WHAT TO WORK ON :: Copy verbatim the material from its first line to the line that holds "return height / 1000", including that line.

SOURCE MATERIAL ::
++++++++

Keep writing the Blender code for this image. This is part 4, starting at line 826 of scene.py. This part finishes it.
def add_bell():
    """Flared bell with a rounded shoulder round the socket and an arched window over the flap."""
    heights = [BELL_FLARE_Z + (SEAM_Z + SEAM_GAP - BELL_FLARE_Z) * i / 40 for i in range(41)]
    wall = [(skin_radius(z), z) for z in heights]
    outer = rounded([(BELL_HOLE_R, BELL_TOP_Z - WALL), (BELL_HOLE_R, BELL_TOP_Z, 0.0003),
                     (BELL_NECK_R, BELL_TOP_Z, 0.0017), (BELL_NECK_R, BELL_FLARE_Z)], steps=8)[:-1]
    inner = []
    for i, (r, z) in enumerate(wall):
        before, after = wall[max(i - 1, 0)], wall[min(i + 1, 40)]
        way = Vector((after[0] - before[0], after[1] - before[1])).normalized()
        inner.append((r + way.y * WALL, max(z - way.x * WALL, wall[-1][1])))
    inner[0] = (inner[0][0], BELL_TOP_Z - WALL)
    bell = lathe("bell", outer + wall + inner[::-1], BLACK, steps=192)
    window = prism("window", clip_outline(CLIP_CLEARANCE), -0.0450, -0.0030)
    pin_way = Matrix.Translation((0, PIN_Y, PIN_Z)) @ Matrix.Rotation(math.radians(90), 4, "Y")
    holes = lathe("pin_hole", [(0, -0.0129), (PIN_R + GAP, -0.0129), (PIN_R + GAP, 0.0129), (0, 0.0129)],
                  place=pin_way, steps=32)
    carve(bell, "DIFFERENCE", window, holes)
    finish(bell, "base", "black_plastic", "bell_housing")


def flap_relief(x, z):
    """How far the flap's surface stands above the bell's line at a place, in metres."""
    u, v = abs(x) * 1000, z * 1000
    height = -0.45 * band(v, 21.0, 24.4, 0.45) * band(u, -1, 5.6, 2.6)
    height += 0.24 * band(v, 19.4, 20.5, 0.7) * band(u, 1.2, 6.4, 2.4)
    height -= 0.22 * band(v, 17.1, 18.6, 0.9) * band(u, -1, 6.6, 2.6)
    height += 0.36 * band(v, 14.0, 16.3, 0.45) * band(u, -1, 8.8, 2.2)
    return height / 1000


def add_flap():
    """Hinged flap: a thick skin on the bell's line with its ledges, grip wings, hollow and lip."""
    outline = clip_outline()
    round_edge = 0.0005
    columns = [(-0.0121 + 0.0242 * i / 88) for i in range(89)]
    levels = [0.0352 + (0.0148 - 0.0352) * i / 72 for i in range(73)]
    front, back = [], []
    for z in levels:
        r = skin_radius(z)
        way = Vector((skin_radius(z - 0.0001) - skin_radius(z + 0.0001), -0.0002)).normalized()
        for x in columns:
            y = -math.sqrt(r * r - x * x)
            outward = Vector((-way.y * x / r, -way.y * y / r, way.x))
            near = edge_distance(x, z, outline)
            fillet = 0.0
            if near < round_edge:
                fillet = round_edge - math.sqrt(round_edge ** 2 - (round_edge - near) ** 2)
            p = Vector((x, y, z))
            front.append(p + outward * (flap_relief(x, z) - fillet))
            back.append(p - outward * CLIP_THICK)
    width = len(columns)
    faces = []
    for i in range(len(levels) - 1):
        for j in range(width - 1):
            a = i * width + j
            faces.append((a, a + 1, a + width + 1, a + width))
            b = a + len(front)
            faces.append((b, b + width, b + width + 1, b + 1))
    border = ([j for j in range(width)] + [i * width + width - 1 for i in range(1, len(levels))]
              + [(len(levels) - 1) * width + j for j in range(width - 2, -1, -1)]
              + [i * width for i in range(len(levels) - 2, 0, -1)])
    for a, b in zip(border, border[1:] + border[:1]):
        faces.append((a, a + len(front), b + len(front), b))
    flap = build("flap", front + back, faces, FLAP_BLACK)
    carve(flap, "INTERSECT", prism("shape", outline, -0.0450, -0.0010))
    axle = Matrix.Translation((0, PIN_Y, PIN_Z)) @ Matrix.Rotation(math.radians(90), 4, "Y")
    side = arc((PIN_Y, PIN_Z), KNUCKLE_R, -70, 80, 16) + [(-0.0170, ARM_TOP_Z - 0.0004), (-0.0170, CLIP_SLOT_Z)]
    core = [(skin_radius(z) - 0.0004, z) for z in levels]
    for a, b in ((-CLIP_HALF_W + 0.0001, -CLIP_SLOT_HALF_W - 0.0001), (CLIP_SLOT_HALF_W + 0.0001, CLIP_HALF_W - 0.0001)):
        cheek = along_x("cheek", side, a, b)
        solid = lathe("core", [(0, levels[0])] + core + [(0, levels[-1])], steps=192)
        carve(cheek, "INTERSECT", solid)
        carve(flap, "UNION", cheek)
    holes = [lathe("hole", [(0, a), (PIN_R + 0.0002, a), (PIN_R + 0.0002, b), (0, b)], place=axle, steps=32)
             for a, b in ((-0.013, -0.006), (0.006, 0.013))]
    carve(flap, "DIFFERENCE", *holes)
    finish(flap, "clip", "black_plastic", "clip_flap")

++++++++

PROBLEM SOLUTION ::
Keep writing the Blender code for this image. This is part 4, starting at line 826 of scene.py. This part finishes it.
def add_bell():
    """Flared bell with a rounded shoulder round the socket and an arched window over the flap."""
    heights = [BELL_FLARE_Z + (SEAM_Z + SEAM_GAP - BELL_FLARE_Z) * i / 40 for i in range(41)]
    wall = [(skin_radius(z), z) for z in heights]
    outer = rounded([(BELL_HOLE_R, BELL_TOP_Z - WALL), (BELL_HOLE_R, BELL_TOP_Z, 0.0003),
                     (BELL_NECK_R, BELL_TOP_Z, 0.0017), (BELL_NECK_R, BELL_FLARE_Z)], steps=8)[:-1]
    inner = []
    for i, (r, z) in enumerate(wall):
        before, after = wall[max(i - 1, 0)], wall[min(i + 1, 40)]
        way = Vector((after[0] - before[0], after[1] - before[1])).normalized()
        inner.append((r + way.y * WALL, max(z - way.x * WALL, wall[-1][1])))
    inner[0] = (inner[0][0], BELL_TOP_Z - WALL)
    bell = lathe("bell", outer + wall + inner[::-1], BLACK, steps=192)
    window = prism("window", clip_outline(CLIP_CLEARANCE), -0.0450, -0.0030)
    pin_way = Matrix.Translation((0, PIN_Y, PIN_Z)) @ Matrix.Rotation(math.radians(90), 4, "Y")
    holes = lathe("pin_hole", [(0, -0.0129), (PIN_R + GAP, -0.0129), (PIN_R + GAP, 0.0129), (0, 0.0129)],
                  place=pin_way, steps=32)
    carve(bell, "DIFFERENCE", window, holes)
    finish(bell, "base", "black_plastic", "bell_housing")


def flap_relief(x, z):
    """How far the flap's surface stands above the bell's line at a place, in metres."""
    u, v = abs(x) * 1000, z * 1000
    height = -0.45 * band(v, 21.0, 24.4, 0.45) * band(u, -1, 5.6, 2.6)
    height += 0.24 * band(v, 19.4, 20.5, 0.7) * band(u, 1.2, 6.4, 2.4)
    height -= 0.22 * band(v, 17.1, 18.6, 0.9) * band(u, -1, 6.6, 2.6)
    height += 0.36 * band(v, 14.0, 16.3, 0.45) * band(u, -1, 8.8, 2.2)
    return height / 1000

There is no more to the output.